La quatrième et dernière partie de l’ouvrage recoupe trois contributions en guise d’ouverture finale, puisqu’il n’y a pas de conclusion, d’épilogue, de réponse ou de réaction de la part du jubilaire. Paolo Garuti s’attarde à examiner d’un point de vue linguistique les possibles traductions et interprétations de la formule grecque auxein tên auxêsin tou theou exprimant de manière quelque peu redondante (et obscure !) l’idée de croissance en Col 2,19. Après avoir passé en revue les possibilités grammaticales et les traductions des Pères latins, P. Garuti conclut à une paronomase, que l’auteur d’Éphésiens 4,15-16 aurait somme toute bien saisie et rendue, lorsqu’il a repris Col 2,19 à son compte.
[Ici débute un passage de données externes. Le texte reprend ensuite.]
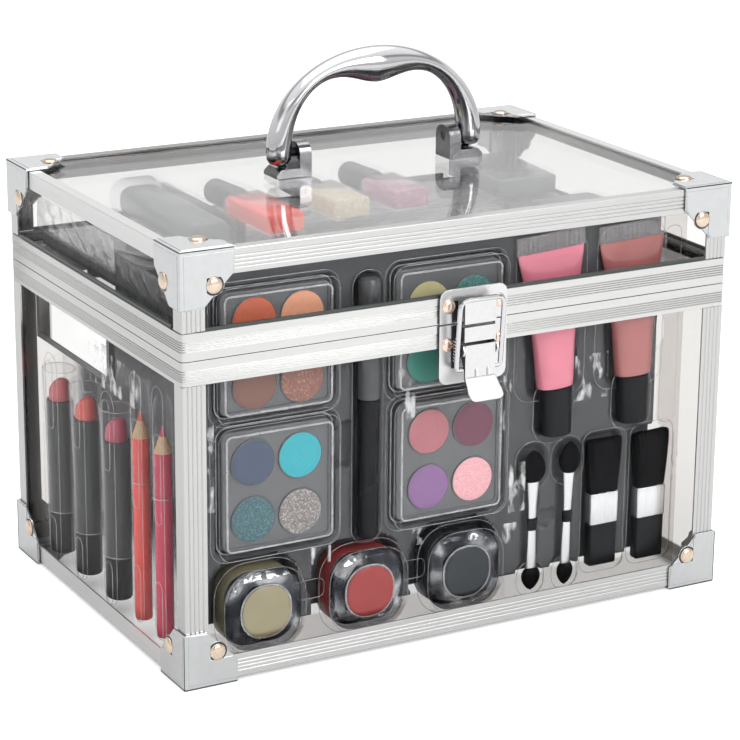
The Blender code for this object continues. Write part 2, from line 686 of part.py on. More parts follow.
def make_trays(base, lid):
    floor = WALL_IN + GAP
    front_y = -0.0880
    back_y = -0.0790
    # front display: a grey backing with a return along its foot, and a clear cover in front of it
    backing = box((-0.1270, back_y, floor + 0.0004), (0.1120, back_y + TRAY_T, 0.1820))
    foot = box((-0.1270, back_y + TRAY_T / 2, floor + 0.0004), (0.1120, back_y + 0.0080, floor + 0.0004 + TRAY_T))
    add("front_tray", combine(backing, [foot]), "grey_plastic", base)
    cover = pan((-0.1290, front_y, floor + 0.0004), (0.1260, back_y - GAP, 0.1828), (1, 1), FILM_T)
    add("front_tray_cover", cover, "clear_film", base)
    # left display: clear backing and clear cover, low enough to stay under the lid tray
    left_x = -HALF_W + RIM_IN + 0.0010
    deep_x = left_x + 0.0150
    side_low, side_high = -0.0700, 0.0880
    side = box((deep_x, side_low, floor + 0.0004), (deep_x + TRAY_T, side_high, 0.1440))
    add("side_tray", side, "clear_film", base)
    cover = pan((left_x, side_low, floor + 0.0004), (deep_x - GAP, side_high, 0.1106), (0, 1), FILM_T)
    add("side_tray_cover", cover, "clear_film", base)
    # framed mirror above the pencils, standing on the cover's top edge
    low = (left_x + 0.0020, -0.0004, 0.1110)
    high = (left_x + 0.0050, 0.0871, 0.1440)
    frame = box(low, high)
    recess = box((low[0] - 0.001, low[1] + 0.003, low[2] + 0.003), (low[0] + 0.0015, high[1] - 0.003, high[2] - 0.003))
    add("mirror_frame", combine(frame, [recess], "DIFFERENCE"), "grey_plastic", base)
    glass = box((low[0] + 0.0002, low[1] + 0.0033, low[2] + 0.0033), (low[0] + 0.0012, high[1] - 0.0033, high[2] - 0.0033))
    add("mirror_glass", glass, "mirror", base)
    # lid tray: a raised deck with a flange that rests inside the lid's rim
    flange_x = HALF_W - RIM_IN - 0.0008
    flange_low, flange_high = -0.0765, HALF_D - RIM_IN - 0.0008
    under = SEAM + 0.0008
    deck = SEAM + 0.0170
    inset = 0.0080
    bm = box((-flange_x, flange_low, under), (flange_x, flange_high, under + TRAY_T))
    hat = box((-flange_x + inset, flange_low + 0.002, under), (flange_x - inset, flange_high - inset, deck))
    hollow = box((-flange_x + inset + TRAY_T, flange_low + 0.002 + TRAY_T, under - 0.001),
                 (flange_x - inset - TRAY_T, flange_high - inset - TRAY_T, deck - TRAY_T))
    bm = combine(combine(bm, [hat]), [hollow], "DIFFERENCE")
    add("lid_tray", bm, "clear_film", lid)
    roof = PANEL_TOP - PANEL_T - 0.0012
    cover = pan((-0.1180, -0.0680, deck + GAP), (0.1180, 0.0800, roof), (2, -1), FILM_T)
    add("lid_tray_cover", cover, "clear_film", lid)


def main():
    clear_scene()
    base = empty("base_frame", (0, 0, 0))
    base.location = (0, CENTRE_Y, 0)
    lid = empty("lid_hinge_axis", (0, HINGE_Y, SEAM), base)
    swing = empty("handle_axis", (HANDLE_X, HANDLE_Y, PANEL_TOP + PIVOT_UP), lid)
    pivot = (LATCH_X, PLATE_FRONT - 0.0043, SEAM - LEVER_PIVOT_DOWN)
    lever = empty("lever_axis", pivot, base)
    loop = empty("loop_axis", (LATCH_X, PLATE_FRONT - 0.0050, SEAM - LOOP_PIVOT_DOWN), lever)
    make_caps(base, lid)
    make_angles(base, lid)
    rim("base_rim", base, SEAM - GAP / 2, RIM_BASE_H, -1)
    rim("lid_rim", lid, SEAM + GAP / 2, RIM_LID_H, 1)
    make_panels(base, lid)
    make_handle(lid, swing)
    make_latch(base, lid, lever, loop)
    make_hinges(base, lid)
    make_trays(base, lid)


main()
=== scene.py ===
import math

import bmesh
import bpy
import numpy as np
from mathutils import Matrix, Vector


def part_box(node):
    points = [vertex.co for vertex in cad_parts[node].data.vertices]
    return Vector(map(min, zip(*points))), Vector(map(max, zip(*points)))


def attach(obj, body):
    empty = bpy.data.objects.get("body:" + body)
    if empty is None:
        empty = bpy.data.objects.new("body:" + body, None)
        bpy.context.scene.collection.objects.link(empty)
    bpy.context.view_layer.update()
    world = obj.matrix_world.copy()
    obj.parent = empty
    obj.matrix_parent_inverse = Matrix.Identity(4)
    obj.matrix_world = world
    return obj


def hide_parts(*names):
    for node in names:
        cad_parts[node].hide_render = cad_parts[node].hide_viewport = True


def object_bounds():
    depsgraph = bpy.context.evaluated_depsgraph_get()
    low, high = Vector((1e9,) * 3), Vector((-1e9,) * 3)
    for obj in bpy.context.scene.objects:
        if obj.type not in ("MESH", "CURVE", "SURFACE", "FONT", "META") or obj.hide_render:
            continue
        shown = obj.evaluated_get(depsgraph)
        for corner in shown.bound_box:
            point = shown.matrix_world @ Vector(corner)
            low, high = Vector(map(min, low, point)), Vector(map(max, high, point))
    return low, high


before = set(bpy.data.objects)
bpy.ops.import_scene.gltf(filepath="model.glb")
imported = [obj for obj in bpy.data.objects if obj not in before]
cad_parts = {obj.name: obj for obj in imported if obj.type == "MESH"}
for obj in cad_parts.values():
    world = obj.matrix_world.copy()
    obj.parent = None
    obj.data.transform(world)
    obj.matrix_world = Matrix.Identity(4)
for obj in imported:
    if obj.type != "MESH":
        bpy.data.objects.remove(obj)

MM = 0.001
cad_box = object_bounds()


# ---- node graphs ----
def add_node(tree, kind, inputs, operation=None, easing=None):
    """A new shader node's outputs. inputs maps each socket to a value, or to the output it is linked from."""
    made = tree.nodes.new("ShaderNode" + kind)
    if operation:
        made.operation = operation
    if easing:
        made.interpolation_type = easing
    for socket, value in inputs.items():
        if isinstance(value, bpy.types.NodeSocket):
            tree.links.new(value, made.inputs[socket])
        else:
            made.inputs[socket].default_value = value
    return made.outputs


def graph(name):
    """A new material and its empty node tree."""
    found = bpy.data.materials.new(name)
    found.use_nodes = True
    found.node_tree.nodes.clear()
    return found, found.node_tree


def closed_by(found, shader):
    """Ends a material's graph with its output."""
    add_node(found.node_tree, "OutputMaterial", {0: shader})
    return found


def mixed(tree, share, first, second):
    return add_node(tree, "MixShader", {0: share, 1: first, 2: second})[0]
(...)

Étienne Nodet étudie la Didaché dans ses formulations et ses couches littéraires pour déceler sa place dans l’évolution du christianisme primitif. É. Nodet rattache ce document à la figure de Pierre et à l’enseignement des apôtres auquel Ac 2,42 fait allusion. La couche la plus primitive du texte serait la mise par écrit de pareil enseignement aux sensibilités et aux préoccupations juives, proche de l’évangile de Matthieu, avant qu’une rédaction ultérieure n’aménage une place pour les nouveaux convertis parmi les Nations (contribution en anglais). Placée en clôture du recueil, la contribution en duo de Benoît Bourgine et d’Emmanuel Durand voudrait esquisser un projet de théologie systématique bien adossée au témoignage biblique de la foi, à partir de l’épisode des disciples d’Emmaüs en Lc 24,13-35. B. Bourgine et E. Durand examinent de quelle nature serait la nécessité exprimée par l’expression « ne fallait-il pas ? » dans la bouche du Christ en Lc 24,26, concernant sa passion. La relecture des événements à partir de la fin replace les contingences fortuites dans le cadre d’un projet de salut où Dieu prend acte du péché humain et co-écrit la suite avec le libre consentement du Messie… et le nôtre !
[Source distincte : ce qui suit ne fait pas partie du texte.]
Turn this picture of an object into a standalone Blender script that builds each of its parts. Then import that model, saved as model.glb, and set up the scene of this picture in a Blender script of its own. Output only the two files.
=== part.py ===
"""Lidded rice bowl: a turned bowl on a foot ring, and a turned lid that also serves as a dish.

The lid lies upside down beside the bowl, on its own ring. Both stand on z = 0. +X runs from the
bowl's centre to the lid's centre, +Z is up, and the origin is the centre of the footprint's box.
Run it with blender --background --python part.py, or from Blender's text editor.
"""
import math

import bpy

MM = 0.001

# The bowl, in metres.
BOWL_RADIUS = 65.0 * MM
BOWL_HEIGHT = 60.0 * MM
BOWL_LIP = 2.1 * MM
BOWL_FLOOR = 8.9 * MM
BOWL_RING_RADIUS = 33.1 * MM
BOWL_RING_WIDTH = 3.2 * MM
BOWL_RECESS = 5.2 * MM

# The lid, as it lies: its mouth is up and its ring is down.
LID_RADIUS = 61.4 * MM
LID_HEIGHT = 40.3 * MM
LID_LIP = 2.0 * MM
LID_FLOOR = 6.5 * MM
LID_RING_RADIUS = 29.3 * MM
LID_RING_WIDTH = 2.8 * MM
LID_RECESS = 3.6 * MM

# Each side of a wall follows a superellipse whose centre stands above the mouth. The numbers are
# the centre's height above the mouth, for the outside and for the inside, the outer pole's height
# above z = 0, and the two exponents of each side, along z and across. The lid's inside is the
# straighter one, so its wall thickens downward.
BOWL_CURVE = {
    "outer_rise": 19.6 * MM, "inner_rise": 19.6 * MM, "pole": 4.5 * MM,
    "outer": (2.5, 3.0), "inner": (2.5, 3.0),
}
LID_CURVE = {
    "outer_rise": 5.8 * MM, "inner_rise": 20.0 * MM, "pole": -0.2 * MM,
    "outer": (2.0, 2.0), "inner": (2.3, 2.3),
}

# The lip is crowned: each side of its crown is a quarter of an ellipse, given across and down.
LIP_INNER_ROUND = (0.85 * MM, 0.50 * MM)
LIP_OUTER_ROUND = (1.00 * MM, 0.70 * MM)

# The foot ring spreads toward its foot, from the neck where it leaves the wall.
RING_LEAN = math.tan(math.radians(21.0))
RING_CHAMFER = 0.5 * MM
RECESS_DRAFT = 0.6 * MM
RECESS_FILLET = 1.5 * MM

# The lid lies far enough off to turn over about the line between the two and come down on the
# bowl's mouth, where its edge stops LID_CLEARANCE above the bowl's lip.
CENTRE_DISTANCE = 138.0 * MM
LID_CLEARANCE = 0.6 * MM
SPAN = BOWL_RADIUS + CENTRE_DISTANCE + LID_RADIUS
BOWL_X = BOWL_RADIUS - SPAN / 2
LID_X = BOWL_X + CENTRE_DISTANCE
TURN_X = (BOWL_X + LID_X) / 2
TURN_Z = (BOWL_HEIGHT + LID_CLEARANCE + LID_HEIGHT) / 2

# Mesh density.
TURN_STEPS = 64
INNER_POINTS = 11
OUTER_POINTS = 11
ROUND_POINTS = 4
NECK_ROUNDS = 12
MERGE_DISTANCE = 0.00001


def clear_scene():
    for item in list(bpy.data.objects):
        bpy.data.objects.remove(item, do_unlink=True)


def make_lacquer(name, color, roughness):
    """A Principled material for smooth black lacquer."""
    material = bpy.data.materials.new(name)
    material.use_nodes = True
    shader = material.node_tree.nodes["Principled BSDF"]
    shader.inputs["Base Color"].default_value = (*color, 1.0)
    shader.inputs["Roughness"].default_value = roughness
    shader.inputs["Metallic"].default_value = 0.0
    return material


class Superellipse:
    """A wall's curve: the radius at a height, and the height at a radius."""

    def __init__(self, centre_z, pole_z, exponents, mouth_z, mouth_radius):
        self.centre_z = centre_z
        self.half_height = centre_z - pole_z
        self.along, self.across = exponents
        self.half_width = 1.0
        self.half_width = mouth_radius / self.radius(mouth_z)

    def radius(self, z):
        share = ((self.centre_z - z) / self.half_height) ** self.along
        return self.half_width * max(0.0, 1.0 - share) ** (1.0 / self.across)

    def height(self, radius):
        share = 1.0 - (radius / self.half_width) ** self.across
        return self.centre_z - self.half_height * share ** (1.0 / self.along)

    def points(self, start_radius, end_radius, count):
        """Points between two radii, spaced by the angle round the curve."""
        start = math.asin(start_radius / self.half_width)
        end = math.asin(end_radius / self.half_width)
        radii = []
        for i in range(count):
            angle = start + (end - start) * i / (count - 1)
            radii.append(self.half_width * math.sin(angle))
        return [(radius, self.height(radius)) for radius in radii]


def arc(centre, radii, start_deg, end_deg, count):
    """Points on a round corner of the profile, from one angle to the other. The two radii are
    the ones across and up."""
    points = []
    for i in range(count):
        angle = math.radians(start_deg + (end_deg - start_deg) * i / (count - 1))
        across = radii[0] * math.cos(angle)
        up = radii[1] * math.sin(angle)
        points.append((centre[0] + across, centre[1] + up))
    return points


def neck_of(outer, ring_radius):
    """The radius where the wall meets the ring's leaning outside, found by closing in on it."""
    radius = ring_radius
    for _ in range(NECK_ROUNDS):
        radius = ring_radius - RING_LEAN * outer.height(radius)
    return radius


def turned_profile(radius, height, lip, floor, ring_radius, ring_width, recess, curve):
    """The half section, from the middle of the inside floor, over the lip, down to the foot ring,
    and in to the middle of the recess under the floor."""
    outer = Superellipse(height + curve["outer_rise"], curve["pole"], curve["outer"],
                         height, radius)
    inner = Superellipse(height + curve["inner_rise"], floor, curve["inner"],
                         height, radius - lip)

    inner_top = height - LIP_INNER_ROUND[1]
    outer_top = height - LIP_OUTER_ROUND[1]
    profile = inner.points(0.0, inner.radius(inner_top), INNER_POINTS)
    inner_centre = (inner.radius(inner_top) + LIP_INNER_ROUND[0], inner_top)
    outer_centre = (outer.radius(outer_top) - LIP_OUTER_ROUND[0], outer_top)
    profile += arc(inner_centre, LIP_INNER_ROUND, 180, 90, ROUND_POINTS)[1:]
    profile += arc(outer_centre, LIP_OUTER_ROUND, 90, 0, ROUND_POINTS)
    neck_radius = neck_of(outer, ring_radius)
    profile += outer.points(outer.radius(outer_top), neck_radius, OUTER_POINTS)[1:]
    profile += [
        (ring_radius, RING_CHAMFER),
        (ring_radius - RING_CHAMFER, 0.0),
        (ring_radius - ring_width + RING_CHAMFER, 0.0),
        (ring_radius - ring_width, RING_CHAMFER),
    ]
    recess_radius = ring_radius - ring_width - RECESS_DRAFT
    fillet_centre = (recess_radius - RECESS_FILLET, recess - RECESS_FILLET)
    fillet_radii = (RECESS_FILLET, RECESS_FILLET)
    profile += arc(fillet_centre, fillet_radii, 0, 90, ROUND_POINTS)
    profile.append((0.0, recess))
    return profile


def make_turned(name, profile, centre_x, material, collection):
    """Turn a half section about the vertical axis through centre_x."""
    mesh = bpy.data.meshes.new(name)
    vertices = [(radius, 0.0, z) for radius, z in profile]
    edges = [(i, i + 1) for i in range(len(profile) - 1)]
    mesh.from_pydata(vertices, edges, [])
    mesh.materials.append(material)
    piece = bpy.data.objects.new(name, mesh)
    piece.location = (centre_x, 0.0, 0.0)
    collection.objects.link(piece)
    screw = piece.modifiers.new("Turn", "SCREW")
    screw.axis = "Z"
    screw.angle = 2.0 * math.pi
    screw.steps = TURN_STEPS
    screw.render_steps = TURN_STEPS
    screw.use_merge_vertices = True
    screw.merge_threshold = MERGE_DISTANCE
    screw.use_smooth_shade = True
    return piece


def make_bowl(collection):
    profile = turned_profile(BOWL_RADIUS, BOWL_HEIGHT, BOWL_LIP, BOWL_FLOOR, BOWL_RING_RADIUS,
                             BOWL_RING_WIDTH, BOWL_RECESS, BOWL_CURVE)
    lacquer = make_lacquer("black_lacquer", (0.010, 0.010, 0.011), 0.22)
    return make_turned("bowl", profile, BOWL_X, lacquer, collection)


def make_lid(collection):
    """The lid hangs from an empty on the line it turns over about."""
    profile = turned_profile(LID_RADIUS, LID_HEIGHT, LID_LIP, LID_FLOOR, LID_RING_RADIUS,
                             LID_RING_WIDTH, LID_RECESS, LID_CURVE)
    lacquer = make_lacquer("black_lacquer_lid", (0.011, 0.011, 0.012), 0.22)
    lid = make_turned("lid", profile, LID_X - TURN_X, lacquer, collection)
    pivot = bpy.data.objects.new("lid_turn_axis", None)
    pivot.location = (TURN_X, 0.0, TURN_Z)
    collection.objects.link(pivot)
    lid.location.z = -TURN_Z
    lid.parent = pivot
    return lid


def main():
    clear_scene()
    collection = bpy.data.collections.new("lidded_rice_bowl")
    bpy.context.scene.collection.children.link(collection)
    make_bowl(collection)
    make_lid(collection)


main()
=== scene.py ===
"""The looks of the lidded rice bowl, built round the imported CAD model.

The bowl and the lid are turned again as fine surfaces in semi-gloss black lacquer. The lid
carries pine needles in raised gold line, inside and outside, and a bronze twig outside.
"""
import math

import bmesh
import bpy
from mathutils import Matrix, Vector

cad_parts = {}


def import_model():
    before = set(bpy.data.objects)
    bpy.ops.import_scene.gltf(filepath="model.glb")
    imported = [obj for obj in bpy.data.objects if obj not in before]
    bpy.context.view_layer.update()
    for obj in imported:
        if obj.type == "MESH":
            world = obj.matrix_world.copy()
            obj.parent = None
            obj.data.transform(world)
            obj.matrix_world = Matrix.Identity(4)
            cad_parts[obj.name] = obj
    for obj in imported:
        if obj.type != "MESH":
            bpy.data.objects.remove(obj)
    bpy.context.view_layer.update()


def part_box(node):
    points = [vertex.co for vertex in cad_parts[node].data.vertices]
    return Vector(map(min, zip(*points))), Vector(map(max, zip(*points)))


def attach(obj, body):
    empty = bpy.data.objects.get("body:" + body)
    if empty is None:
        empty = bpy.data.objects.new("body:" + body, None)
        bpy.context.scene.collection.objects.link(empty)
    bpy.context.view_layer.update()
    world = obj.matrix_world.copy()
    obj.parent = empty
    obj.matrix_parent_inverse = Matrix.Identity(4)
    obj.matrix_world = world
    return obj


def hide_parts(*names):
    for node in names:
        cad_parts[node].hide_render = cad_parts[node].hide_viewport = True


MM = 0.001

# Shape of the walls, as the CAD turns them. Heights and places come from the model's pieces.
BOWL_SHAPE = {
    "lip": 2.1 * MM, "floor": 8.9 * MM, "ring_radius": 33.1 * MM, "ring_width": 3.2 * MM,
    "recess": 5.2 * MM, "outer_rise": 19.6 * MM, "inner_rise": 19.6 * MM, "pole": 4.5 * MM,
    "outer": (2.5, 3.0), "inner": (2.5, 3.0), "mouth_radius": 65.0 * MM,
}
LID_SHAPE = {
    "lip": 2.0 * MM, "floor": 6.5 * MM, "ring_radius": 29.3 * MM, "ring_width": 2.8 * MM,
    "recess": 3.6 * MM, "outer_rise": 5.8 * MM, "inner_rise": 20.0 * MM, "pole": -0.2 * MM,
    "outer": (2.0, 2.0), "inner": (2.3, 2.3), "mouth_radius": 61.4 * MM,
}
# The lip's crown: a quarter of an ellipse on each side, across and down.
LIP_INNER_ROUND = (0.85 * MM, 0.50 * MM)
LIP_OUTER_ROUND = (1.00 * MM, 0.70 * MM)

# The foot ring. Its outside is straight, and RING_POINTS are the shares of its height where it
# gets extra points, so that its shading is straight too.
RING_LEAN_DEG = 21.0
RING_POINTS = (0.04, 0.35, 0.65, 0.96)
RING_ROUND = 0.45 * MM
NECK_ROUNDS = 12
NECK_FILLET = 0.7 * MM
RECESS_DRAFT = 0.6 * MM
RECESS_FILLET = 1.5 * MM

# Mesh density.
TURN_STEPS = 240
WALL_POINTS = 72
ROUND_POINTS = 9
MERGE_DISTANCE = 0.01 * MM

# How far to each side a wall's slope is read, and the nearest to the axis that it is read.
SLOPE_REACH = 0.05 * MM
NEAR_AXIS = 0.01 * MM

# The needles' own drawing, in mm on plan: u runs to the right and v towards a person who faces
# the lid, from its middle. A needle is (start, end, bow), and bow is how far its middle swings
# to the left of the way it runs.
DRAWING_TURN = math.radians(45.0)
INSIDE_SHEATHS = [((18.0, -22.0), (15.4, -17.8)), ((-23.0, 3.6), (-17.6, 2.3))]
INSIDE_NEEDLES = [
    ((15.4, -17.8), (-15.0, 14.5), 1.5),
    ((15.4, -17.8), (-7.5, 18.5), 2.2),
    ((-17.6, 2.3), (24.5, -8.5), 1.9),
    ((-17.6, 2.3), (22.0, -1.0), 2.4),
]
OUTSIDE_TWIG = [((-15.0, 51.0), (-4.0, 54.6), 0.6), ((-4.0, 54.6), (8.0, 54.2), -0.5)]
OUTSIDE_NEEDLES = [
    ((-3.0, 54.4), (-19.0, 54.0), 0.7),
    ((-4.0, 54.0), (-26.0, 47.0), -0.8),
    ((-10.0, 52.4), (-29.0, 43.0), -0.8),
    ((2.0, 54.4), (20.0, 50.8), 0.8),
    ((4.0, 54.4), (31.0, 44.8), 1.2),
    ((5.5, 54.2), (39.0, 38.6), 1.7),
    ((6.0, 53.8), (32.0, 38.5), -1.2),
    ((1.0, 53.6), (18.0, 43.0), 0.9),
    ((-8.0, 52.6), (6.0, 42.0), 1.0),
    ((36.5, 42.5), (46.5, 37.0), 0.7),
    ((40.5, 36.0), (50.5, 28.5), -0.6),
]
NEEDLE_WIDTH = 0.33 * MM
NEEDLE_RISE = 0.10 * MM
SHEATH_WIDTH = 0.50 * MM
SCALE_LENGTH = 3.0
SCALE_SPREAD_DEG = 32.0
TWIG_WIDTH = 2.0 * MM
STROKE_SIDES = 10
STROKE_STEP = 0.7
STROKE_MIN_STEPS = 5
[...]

Le volume est riche de la diversité de textes bibliques analysés et d’approches entreprises par leurs auteurs. Toutes et tous abordent à leur façon le binôme fins/commencements proposé comme thème unificateur. Bien que ce ne soit pas nécessairement requis par le genre mélanges, Aurélie Caldwell nous offre en outre le bonheur d’entrer en dialogue avec la pensée et les écrits du jubilaire, Michel Gourgues, ce qui rend sa contribution d’autant plus éclairante et à propos dans ce recueil. Il demeure que le binôme fins/commencements est diversement interprété par les contributeurs et contributrices : fin/début d’un livre biblique, d’une péricope, d’une tradition, du mouvement chrétien, du temps… de sorte que la cohésion de l’ensemble fait défaut un tant soit peu, si l’on fait abstraction de l’intention de fêter un collègue bien aimé de tous. À ce sujet, l’absence de présentation du thème et du titre choisis, soit dans l’avant-propos, soit dans une introduction qui eût été la bienvenue, laisse perplexe. Les quelques lignes qui sont consacrées à décrire le projet en quatrième de couverture ne suffisent pas à bien articuler le thème. Déjà il est question de « fins » et de « commencements » au pluriel, puis on ajoute à cela un degré supplémentaire de confusion avec « renvois et interactions ». Les titres des parties ne sont pas d’un grand secours et leur logique nous échappe : il semblerait y avoir un fil chronologique des traditions et pourtant au moins un texte tiré du corpus paulinien est présent dans chaque section. Peut-être qu’un autre regroupement des contributions eût été plus transparent ? Par exemple, les textes de Lavoie, Zumstein et Berder pourraient explorer ensemble la notion même de temps, tandis que ceux de Focant, Marguerat et Michaud analyseraient le début des récits, ou encore ceux de Butticaz, Reynier et Létourneau traiteraient des finales… en tout cas, au moins un fil conducteur ou un guide rehausseraient l’expérience de lecture de l’ensemble, au-delà de l’apport incontesté des contributions individuelles. Sans compter qu’une meilleure organisation du livre ferait encore plus honneur à la clarté et à l’ordre légendaires des exposés de Michel Gourgues ! En dépit de ce flou artistique, l’ouvrage se présente comme un recueil de solides études exégétiques qu’il m’a été donné de pouvoir saisir et refléter ici, moi aussi, en l’honneur de ce maître que j’estime.